• [What to produce] Pick out the lines containing "builds".

• [Records supplied]
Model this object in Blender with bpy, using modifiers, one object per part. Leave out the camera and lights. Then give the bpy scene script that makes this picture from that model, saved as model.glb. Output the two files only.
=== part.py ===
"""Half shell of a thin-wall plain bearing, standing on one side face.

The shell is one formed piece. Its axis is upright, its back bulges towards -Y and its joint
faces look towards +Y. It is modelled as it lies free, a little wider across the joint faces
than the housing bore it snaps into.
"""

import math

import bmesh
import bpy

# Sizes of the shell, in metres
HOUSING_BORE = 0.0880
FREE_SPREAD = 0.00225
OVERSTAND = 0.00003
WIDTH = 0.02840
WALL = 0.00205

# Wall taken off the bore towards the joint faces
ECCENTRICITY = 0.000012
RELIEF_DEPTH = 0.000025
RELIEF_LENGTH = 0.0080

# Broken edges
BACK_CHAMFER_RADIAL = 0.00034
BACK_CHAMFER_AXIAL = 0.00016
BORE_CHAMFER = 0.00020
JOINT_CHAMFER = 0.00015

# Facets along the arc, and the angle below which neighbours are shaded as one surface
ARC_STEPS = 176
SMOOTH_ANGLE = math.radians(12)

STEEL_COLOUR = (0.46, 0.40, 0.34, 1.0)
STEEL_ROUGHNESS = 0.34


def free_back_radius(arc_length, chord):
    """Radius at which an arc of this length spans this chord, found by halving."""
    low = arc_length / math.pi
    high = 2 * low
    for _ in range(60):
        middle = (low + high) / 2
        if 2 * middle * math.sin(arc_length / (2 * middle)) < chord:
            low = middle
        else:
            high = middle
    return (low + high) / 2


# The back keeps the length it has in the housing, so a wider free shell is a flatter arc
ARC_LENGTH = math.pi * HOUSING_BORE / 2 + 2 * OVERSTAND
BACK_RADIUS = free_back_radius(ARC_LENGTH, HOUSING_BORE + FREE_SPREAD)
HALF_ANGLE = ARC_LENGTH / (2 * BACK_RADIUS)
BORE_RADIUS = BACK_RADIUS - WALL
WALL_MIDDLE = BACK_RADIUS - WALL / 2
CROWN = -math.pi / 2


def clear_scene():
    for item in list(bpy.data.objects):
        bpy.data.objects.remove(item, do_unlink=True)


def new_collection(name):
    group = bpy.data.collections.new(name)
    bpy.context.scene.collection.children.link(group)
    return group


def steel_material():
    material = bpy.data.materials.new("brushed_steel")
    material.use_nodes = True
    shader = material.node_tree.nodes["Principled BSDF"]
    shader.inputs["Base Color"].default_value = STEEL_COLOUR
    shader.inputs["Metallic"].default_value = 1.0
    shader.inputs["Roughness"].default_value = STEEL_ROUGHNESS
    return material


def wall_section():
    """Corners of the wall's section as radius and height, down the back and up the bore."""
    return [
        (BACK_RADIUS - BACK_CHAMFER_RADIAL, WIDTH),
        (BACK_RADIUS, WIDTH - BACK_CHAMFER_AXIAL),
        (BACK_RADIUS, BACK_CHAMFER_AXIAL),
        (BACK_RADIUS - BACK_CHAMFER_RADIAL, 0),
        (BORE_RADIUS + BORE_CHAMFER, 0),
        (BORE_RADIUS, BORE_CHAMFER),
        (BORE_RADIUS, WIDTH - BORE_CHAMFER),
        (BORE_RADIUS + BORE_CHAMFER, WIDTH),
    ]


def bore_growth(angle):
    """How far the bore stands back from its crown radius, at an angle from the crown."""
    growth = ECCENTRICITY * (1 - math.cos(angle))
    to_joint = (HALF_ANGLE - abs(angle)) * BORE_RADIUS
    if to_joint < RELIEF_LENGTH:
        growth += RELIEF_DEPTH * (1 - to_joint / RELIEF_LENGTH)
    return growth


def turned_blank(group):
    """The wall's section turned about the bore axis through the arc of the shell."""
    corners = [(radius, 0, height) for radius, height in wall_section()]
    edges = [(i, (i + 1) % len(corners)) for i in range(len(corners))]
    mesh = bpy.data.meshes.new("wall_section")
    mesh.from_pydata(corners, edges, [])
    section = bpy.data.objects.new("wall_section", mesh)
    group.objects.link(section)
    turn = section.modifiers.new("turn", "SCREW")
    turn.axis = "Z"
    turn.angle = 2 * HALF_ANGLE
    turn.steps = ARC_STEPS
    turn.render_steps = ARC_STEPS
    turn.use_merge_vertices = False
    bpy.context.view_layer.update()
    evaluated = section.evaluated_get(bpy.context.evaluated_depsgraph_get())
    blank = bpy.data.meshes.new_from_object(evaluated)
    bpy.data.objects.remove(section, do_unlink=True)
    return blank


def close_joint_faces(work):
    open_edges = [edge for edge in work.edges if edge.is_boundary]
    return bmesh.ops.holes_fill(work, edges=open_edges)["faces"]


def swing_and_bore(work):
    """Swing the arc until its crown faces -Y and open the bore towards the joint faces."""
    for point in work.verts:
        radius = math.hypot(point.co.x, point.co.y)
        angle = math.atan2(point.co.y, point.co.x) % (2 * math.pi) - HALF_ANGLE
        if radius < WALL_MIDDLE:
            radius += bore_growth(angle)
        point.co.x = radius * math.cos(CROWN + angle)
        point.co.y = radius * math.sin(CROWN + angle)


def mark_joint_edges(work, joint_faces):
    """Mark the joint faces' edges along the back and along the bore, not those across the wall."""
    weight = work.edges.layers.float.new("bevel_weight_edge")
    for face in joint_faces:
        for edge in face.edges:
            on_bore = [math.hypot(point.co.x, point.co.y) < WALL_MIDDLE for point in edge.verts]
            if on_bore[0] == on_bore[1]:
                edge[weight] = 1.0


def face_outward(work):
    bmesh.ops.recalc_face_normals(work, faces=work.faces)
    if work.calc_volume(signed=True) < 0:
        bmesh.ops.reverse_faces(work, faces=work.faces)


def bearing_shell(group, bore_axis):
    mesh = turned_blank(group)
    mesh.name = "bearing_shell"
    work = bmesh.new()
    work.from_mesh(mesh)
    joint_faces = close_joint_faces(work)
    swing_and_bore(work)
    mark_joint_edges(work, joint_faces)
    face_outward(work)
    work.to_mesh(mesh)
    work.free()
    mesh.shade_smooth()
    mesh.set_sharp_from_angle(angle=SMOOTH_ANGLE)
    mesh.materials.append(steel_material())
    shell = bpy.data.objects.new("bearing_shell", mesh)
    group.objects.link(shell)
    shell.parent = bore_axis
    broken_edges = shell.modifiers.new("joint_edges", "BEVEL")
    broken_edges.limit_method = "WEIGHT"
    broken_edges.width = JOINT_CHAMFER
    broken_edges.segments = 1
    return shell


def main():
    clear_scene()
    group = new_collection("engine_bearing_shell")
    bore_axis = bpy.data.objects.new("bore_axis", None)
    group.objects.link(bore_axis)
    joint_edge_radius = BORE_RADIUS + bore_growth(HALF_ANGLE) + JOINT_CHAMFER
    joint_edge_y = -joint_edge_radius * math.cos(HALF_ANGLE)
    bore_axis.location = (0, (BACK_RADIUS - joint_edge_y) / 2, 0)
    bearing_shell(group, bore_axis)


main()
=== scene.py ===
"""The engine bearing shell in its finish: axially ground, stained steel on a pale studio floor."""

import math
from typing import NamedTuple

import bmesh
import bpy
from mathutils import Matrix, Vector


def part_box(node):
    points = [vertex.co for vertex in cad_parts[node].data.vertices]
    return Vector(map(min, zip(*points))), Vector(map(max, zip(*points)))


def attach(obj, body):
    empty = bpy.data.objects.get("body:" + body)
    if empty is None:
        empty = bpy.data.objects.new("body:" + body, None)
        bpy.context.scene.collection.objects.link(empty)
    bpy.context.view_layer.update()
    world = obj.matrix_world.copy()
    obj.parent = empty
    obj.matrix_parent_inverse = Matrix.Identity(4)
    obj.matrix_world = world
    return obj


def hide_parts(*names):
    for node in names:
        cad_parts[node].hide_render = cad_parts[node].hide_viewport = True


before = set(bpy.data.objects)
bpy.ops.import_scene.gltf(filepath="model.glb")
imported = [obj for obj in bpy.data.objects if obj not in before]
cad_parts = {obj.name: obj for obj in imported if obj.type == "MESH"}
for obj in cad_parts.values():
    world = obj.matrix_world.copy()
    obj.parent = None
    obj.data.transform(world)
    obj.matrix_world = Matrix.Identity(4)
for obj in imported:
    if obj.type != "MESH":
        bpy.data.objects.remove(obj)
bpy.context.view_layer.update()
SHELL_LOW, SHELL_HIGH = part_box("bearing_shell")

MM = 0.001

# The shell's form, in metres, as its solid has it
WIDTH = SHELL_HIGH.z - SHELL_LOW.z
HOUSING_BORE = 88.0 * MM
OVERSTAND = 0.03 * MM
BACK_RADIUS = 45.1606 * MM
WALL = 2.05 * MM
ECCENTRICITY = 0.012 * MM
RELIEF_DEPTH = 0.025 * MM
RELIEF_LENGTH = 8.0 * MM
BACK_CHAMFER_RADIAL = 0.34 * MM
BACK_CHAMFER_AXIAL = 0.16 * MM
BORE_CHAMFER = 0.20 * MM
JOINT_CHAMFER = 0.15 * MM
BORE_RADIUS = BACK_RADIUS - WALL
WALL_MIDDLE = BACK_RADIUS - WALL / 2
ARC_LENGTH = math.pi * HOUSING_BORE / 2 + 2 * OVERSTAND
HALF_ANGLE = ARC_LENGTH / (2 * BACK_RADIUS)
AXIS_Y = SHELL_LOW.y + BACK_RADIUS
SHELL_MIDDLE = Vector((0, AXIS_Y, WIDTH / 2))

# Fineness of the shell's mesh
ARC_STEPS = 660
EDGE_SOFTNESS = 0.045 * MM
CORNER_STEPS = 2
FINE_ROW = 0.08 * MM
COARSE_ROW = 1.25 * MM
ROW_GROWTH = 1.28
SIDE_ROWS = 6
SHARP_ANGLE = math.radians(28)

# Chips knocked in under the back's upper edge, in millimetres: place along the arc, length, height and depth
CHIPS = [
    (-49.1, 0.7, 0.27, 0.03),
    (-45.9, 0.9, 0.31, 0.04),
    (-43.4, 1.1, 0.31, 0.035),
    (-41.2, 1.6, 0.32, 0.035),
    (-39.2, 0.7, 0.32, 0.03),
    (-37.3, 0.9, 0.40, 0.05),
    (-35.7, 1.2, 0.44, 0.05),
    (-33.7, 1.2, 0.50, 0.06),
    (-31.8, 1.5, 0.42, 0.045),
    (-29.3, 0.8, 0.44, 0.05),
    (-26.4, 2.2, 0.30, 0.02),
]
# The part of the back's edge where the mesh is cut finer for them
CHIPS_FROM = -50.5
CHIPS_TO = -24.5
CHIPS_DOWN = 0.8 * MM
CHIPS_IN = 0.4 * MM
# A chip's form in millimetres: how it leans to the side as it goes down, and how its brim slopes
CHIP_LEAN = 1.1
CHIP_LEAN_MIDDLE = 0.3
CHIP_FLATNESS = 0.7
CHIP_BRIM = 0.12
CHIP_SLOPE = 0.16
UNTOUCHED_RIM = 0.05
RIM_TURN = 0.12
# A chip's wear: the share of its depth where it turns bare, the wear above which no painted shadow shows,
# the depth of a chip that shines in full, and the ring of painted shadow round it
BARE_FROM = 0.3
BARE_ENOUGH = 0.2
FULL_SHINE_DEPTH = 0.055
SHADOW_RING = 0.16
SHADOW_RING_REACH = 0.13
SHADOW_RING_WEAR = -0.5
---
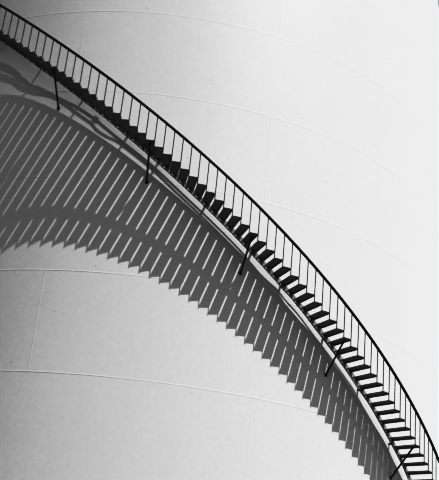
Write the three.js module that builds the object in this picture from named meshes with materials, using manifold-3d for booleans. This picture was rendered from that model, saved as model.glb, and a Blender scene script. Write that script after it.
==
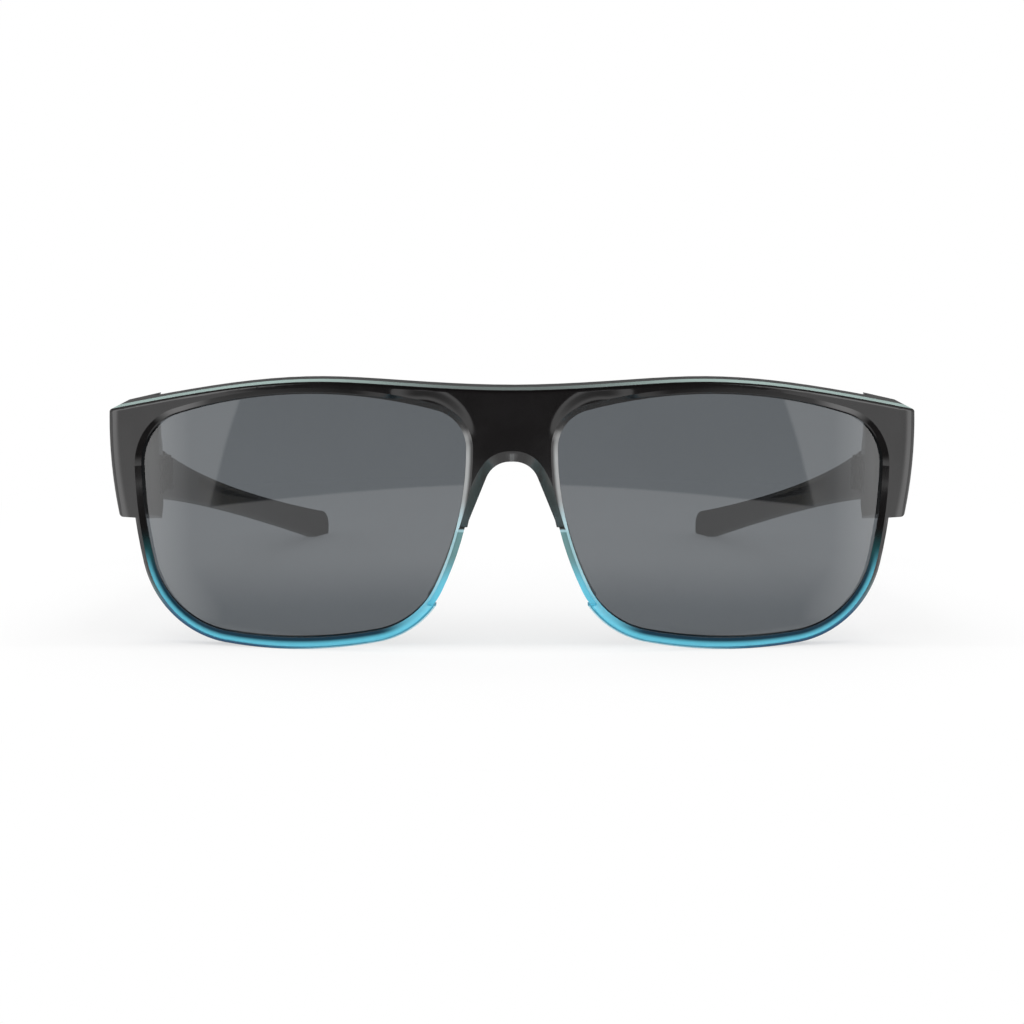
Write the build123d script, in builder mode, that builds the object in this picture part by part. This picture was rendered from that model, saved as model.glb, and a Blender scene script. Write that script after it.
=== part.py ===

• [Correct result]
Write the three.js module that builds the object in this picture from named meshes with materials, using manifold-3d for booleans. This picture was rendered from that model, saved as model.glb, and a Blender scene script. Write that script after it.
Write the build123d script, in builder mode, that builds the object in this picture part by part. This picture was rendered from that model, saved as model.glb, and a Blender scene script. Write that script after it.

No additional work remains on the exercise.